Играть скверно написанные роли — пустое дело. Потом понимаешь, что лучше ждать. Кажется, Светлов сказал, что лучше написать одно хорошее стихотворение, чем одно хорошее и два плохих. Замечательно! Работа любого актера начинается с драматургии. Актер раскрывается в хороших пьесах с хорошими ролями. Я помню замечательную речь Аллы Тарасовой на каком‑то совещании. Она очень образно говорила, на каких ролях она воспитывалась, на какой драматургии. Если играть пьесы Помещикова, то хорошей актрисой не станешь… Мне попалась хорошая роль, написанная хорошим писателем Павлом Нилиным. Если бы я не была актрисой, я бы ее не сыграла. Но если бы не было Нилина, то я тоже не проявила бы себя как характерная актриса.
Талант, по моим наблюдениям, не проявляется в чем‑то одном. Талантливый человек часто проявляет себя и в музыке, и в живописи, и в литературе. Когда я была в Одессе, то видела, как по набережной ходил какой‑то старикашка в чаплыжке и с мольбертом. Спрашиваю: «Кто это?» — «Так это же Филатов — академик, знаменитый глазник». Мне ужасно захотелось с ним познакомиться. Вообще у меня до сих пор сохранилась такая жадность к людям, особенно к талантам, гениям.

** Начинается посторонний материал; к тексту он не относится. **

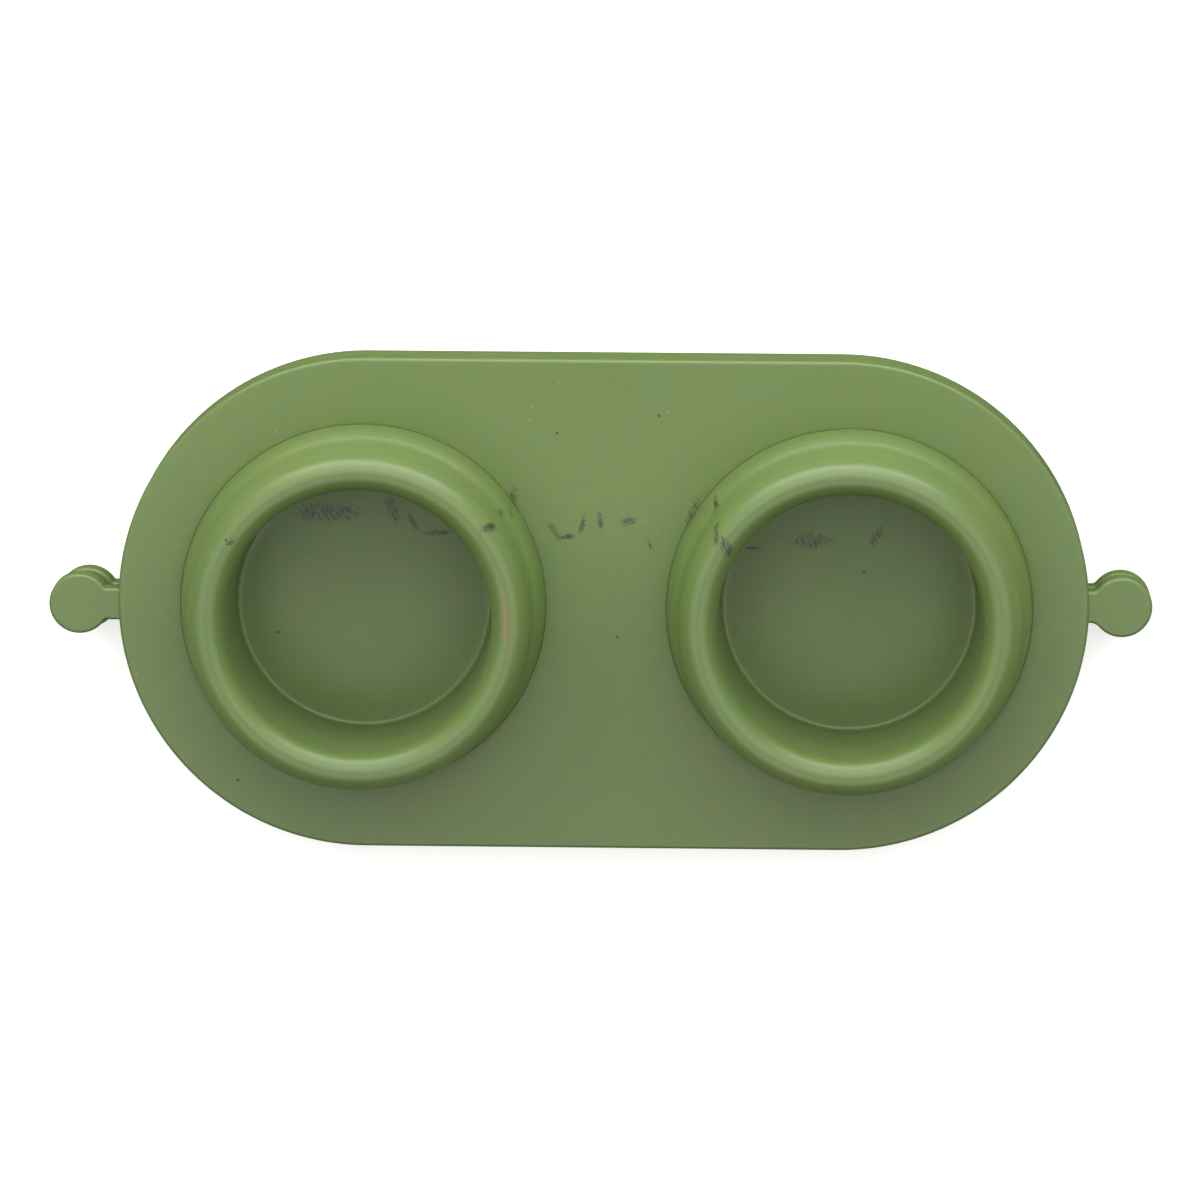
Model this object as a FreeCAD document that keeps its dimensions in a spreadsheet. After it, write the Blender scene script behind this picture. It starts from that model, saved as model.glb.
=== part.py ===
import FreeCAD, Part
import math
import os

import Sketcher

# A folding twin cup, lying folded flat on its peel-off cover.
# Frame: +X along the length, +Z up out of the cups' bottoms, origin under the middle of the cover.
# Millimetres. Every driving size is a cell of the sheet, and every sub-part reads it from there.

SIZES = [
    # the flat outline that the tray and the cover share
    ("body_length", 250.0),
    ("body_width", 128.0),
    # cover: a shallow dish with a sealing tongue
    ("cover_height", 7.6),
    ("cover_plate", 2.5),
    ("tongue_width", 1.4),
    ("tongue_height", 2.2),
    ("seal_clearance", 0.25),
    # tray: the flange that joins the two cups
    ("tray_height", 7.6),
    ("tray_plate", 2.5),
    ("skirt_width", 4.5),
    ("edge_radius", 0.9),
    # cups
    ("cup_spacing", 125.5),
    ("wall", 2.4),
    ("foot_radius", 47.2),
    ("band_draft", 1.0),
    ("band_height", 10.2),
    ("step_height", 1.2),
    ("step_width", 1.1),
    ("crown_height", 27.0),
    ("crown_radius", 4.25),
    ("crown_center_radius", 38.5),
    ("floor_radius", 32.1),
    ("floor_thickness", 2.2),
    ("floor_clearance", 0.3),
    # pull tabs, one pair at each end
    ("tab_radius", 7.8),
    ("tab_reach", 10.0),
    ("tab_thickness", 6.2),
    ("neck_width", 8.5),
    ("hinge_clearance", 0.25),
]

# The sizes that follow from the driving ones, in sheet expressions.
TRAY_FOOT = "Sizes.cover_height"
TRAY_TOP = "(Sizes.cover_height + Sizes.tray_height)"
PLATE_FOOT = "(Sizes.cover_height + Sizes.tray_height - Sizes.tray_plate)"
FLOOR_FOOT = "(Sizes.cover_height - Sizes.floor_thickness)"
BAND_TOP = f"({TRAY_TOP} + Sizes.band_height)"
STEP_TOP = f"({BAND_TOP} + Sizes.step_height)"
BAND_TOP_RADIUS = "(Sizes.foot_radius - Sizes.band_draft)"
STEP_RADIUS = f"({BAND_TOP_RADIUS} - Sizes.step_width)"
CROWN_FOOT = f"({TRAY_TOP} + Sizes.crown_height)"
CROWN_OUTER = "(Sizes.crown_center_radius + Sizes.crown_radius)"
CROWN_INNER = "(Sizes.crown_center_radius - Sizes.crown_radius)"
HINGE_X = "(Sizes.body_length / 2 + Sizes.hinge_clearance + Sizes.tab_thickness / 2)"
FRONT_TAB_Z = "(Sizes.cover_height + Sizes.tray_height / 2)"
REAR_TAB_Z = "(Sizes.cover_height / 2)"

doc = FreeCAD.newDocument("twin_cup")
sheet = doc.addObject("Spreadsheet::Sheet", "Sizes")
for row, (alias, value) in enumerate(SIZES, start=1):
    sheet.set(f"A{row}", alias)
    sheet.set(f"B{row}", str(value))
    sheet.setAlias(f"B{row}", alias)
doc.recompute()

sub_parts = []


def number(expression):
    """The value of a sheet expression, in millimetres."""
    value = sheet.evalExpression(str(expression))
    return float(getattr(value, "Value", value))


def new_body(label):
    body = doc.addObject("PartDesign::Body", label)
    body.Label = label
    sub_parts.append(body)
    return body


def new_sketch(body, name, plane):
    sketch = body.newObject("Sketcher::SketchObject", f"{body.Name}_{name}")
    support = next(f for f in body.Origin.OriginFeatures if f.Role == plane)
    sketch.AttachmentSupport = (support, [""])
    sketch.MapMode = "FlatFace"
    return sketch


def bind(sketch, index, name, expression):
    """Names a constraint and ties its size to the sheet."""
    sketch.renameConstraint(index, name)
    sketch.setExpression(f"Constraints.{name}", expression)


def polygon(sketch, points, arcs=()):
    """A closed outline through points given as pairs of expressions.

    arcs holds (start point's index, centre) for stretches that are arcs instead of lines.
    """
    spots = [FreeCAD.Vector(number(x), number(y), 0) for x, y in points]
    centers = dict(arcs)
    for i, spot in enumerate(spots):
        following = spots[(i + 1) % len(spots)]
        if i in centers:
            add_arc(sketch, spot, following, centers[i])
        else:
            sketch.addGeometry(Part.LineSegment(spot, following), False)
    starts = [arc_end(sketch, i, points, centers, first=True) for i in range(len(points))]
    ends = [arc_end(sketch, i, points, centers, first=False) for i in range(len(points))]
    for i in range(len(points)):
        following = (i + 1) % len(points)
        sketch.addConstraint(Sketcher.Constraint("Coincident", i, ends[i], following, starts[following]))
    for i, (x, y) in enumerate(points):
        along = sketch.addConstraint(
            Sketcher.Constraint("DistanceX", -1, 1, i, starts[i], spots[i].x))
        bind(sketch, along, f"across_{i}", x)
        up = sketch.addConstraint(
            Sketcher.Constraint("DistanceY", -1, 1, i, starts[i], spots[i].y))
        bind(sketch, up, f"up_{i}", y)
    for i, (_, height) in centers.items():
        up = sketch.addConstraint(Sketcher.Constraint("DistanceY", -1, 1, i, 3, number(height)))
        bind(sketch, up, f"center_up_{i}", height)


def add_arc(sketch, start, end, center):
    """An arc over the top from start to end, drawn anticlockwise as the sketcher wants it."""
    middle = FreeCAD.Vector(number(center[0]), number(center[1]), 0)
    radius = start.distanceToPoint(middle)
    circle = Part.Circle(middle, FreeCAD.Vector(0, 0, 1), radius)
    right, left = (start, end) if start.x > end.x else (end, start)
    low = math.atan2(right.y - middle.y, right.x - middle.x)
    high = math.atan2(left.y - middle.y, left.x - middle.x)
    sketch.addGeometry(Part.ArcOfCircle(circle, low, high), False)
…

Я купила сто гвоздик и отправилась с Левой Свердлиным, моим партнером по картине, к нему домой. Жена говорит, что он где‑то читает лекцию и его нет.
— Передайте ему эти цветы!
— А вы приходите завтра к нему в клинику.
Мы приходим, ждем. И вот идет сам Филатов со своим окружением, все в белых халатах. Он встречает нас. Я говорю:
— Здравствуйте, мы актеры, мы хотим…
Вдруг он меня перебивает:
— Я вам не буду делать операцию. Я вам не буду снимать бельмо.
Какое бельмо? Я не поняла, а оказалось, что у меня на глазном яблоке был сгусток, и он сразу его увидел и сразу заключил, что операция мне не нужна, а как с актрисой он со мной рад познакомиться. Приглашает нас в кабинет и начинает нам цитировать Станиславского:
— Меня тоже снимали. Решили сделать фильм, какой я директор института, как работаю. Так можете себе представить, как говорил Станиславский, я не работал, а показывал, как я работаю. Потому что когда я работаю, то я работаю, а когда они стали меня снимать, то я стал делать вид, будто я работаю. Я наигрывал эту работу, а нужно жить, жить в этом.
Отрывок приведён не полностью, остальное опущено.